By: Jayci Kuhn
The involvement of children in sports engages them in a community where they gain friendship, athletic ability, and numerous skills that last a lifetime. Gaelic sports in the United States reap all the benefits of any other youth sport but also ties in cultural diversity. Gaelic football and Hurling are the most popular Irish sports in the United States are. Gaelic football is often considered to be a mix of soccer and rugby. Two teams of 15 players battle across a field using a round ball slightly smaller than a soccer ball. The ball is carried for short distances and passing is done with a kick or struck with a hand or fist. Protective equipment is nonexistent. Hurling, on the other hand, is similar to lacrosse or hockey. It’s played on a large field with players carrying a curved wooden stick, or “hurley,” and a small ball called a “sliothar.”. One of the fastest games afield, it’s not for the faint of heart.

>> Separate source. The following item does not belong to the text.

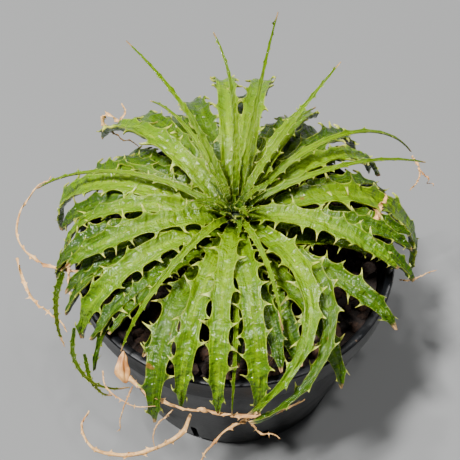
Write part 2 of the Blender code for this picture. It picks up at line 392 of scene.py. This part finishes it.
def leaf_material(name, near, far, deep_and_shade, light, dried):
    """A leaf's skin: colours near the root and far from it, a deep colour for the
    patches, the darker leaves and the painted shade towards the root, a light colour for the veins, and
    how far along it has dried."""
    made, shader, start = new_material(name, 0.3)
    shader.inputs["Subsurface Weight"].default_value = 0.12
    shader.inputs["Subsurface Radius"].default_value = (0.9, 1.0, 0.15)
    shader.inputs["Subsurface Scale"].default_value = 0.0014
    shader.inputs["Specular IOR Level"].default_value = 0.42
    uv = start.node("ShaderNodeUVMap", {"uv_map": "blade"})
    split = start.node("ShaderNodeSeparateXYZ", {}, {"Vector": uv})
    across = split.maths("ABSOLUTE", split)
    along = Wire(split.tree, split.socket.node.outputs[1])
    tone = start.node("ShaderNodeAttribute", {"attribute_name": "tone"}, output=2)
    rim = start.node("ShaderNodeAttribute", {"attribute_name": "rim"}, output=2)
    place = start.node("ShaderNodeTexCoord", output=3)
    offset = start.node("ShaderNodeCombineXYZ", {}, {"X": tone * 37.0, "Y": tone * 11.0})
    moved = start.node("ShaderNodeVectorMath", {"operation": "ADD"}, {0: uv, 1: offset})
    drawn_out = start.node("ShaderNodeMapping", {}, {"Vector": moved, "Scale": (4.6, 7.0, 1.0)})
    veins = start.noise(drawn_out, 1.0, 3.0, 0.55)
    squeezed = start.node("ShaderNodeMapping", {}, {"Vector": moved, "Scale": (1.0, 26.0, 1.0)})
    ripples = start.noise(squeezed, 1.0, 3.0)
    cells = start.noise(place, 420.0, 3.0)
    blotch = start.noise(place, 85.0, 2.0)
    body = (along * 0.85 + blotch * 0.35 - 0.12).ramp(0.0, 0.85).tint(near, far)
    # Each leaf darker by its tone: a random amount on most leaves, painted shade on the under leaves.
    body = (tone * 0.55).tint(body, deep_and_shade)
    body = (blotch.ramp(0.50, 0.72) * 0.45).tint(body, deep_and_shade)
    body = (veins.ramp(0.50, 0.74) * 0.50).tint(body, light)
    body = ((1.0 - across.ramp(0.0, 0.5)) * 0.18).tint(body, light)
    # Painted shade: darker towards the root, and nearly black at the very base, for the shadow deep in
    # the crown.
    body = ((1.0 - along.ramp(0.08, 0.34)) * 0.55).tint(body, deep_and_shade)
    body = ((1.0 - along.ramp(0.02, 0.13)) * 0.85).tint(body, (0.012, 0.032, 0.001))
    edge = 1.0 - rim.ramp(0.02, 0.30)
    thorn = across.ramp(1.25, 1.9)
    body = (edge * 0.55).tint(body, (0.40, 0.47, 0.04))
    body = (thorn * 0.85).tint(body, (0.52, 0.55, 0.09))
    body = (across.ramp(2.0, 2.4) * 0.45).tint(body, (0.55, 0.36, 0.13))
    spots = start.noise(place, 190.0, 1.0)
    body = (spots.ramp(0.76, 0.79) * 0.8).tint(body, (0.19, 0.085, 0.015))
    dry_at = blotch * 0.10 + along
    dry = dry_at.ramp(dried, dried + 0.03)
    straw = veins.ramp(0.3, 0.7).tint((0.36, 0.17, 0.05), (0.70, 0.47, 0.22))
    start.join(shader.inputs["Base Color"], dry.tint(body, straw))
    start.join(
        shader.inputs["Roughness"], 0.08 + veins * 0.05 + cells * 0.06 + dry * 0.35 + edge * 0.1)
    relief = veins * 0.42 + ripples * 1.5 + cells * 0.06
    bump = start.node("ShaderNodeBump", {}, {"Height": relief, "Strength": 0.9, "Distance": 0.0014})
    start.join(shader.inputs["Normal"], bump)
    return made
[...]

Bodies bang, the ball is as hard as a baseball, and the sticks are made of solid ash.
Due to the sports high-velocity, multidirectional, and high physical contact elements expose players to a risk of injury. Both Gaelic sports have a higher lower limb injury prevalence than soccer and rugby. The most common elements of the sports that give rise to injuries are collisions (22%) and twisting/turning (19%) both causing stress on the knee, making them highly susceptible to a knee injury. Anterior Cruciate Ligament (ACL) tears are the most common cause of prolonged absence from the sports, although hamstring, hip, and cruciate injuries are becoming more common in the current era. The promotion of Injury prevention has become a very important aspect of Gaelic associations around the United States. In 2015, a Medical, Scientific, and Welfare Committee in conjunction with a working group created a standardized warm-up program aimed at reducing the number of injuries sustained by GAA players
There are numerous associations planted around the United States like, the San Diego Youth Gaelic Athletic Association, The Midwest Gaelic Athletic Association, and the largest one is The United States Youth Gaelic Athletic Association. Within each of these associations, there are hundreds of clubs around the United States that promote the participation of youth in Gaelic sports. The United States Youth Gaelic Athletic Association operates year-round in promoting the sports and involving any child interested in learning and playing. I reached out to the association and asked about the background of their members and was told they have a wide range of ethnicities: Irish, American, German and Asians, ages ranging from 6 to 18-year-olds who participate. Becoming involved in their association is fairly simple. On their website, there is an option on how to create a club of and the proper coaching skills and drills necessary for its teams.
The largest event for youth Gaelic sports outside of Ireland is the Annual Continental Youth Championships run by the US Youth GAA itself. Beginning in 2004, each year up to 2,500 children classified U6 to U18 on 200 teams participate in the tournament with hundreds of games organized over the course of the four-day event. Cities such as Boston, New York, Chicago, San Francisco, Philadelphia, Buffalo, Pittsburgh, Detroit, Milwaukee, San Diego, Cleveland in the United States, and the Canadian cities of Toronto and Ottawa all sponsor teams. The tournament has become a very popular event, bringing in thousands of spectators every year. The tournament, associations, and clubs have not only promoted the recognition of Irish culture in the United States but has become a way for Irish American’s to connect with each other and show their pride.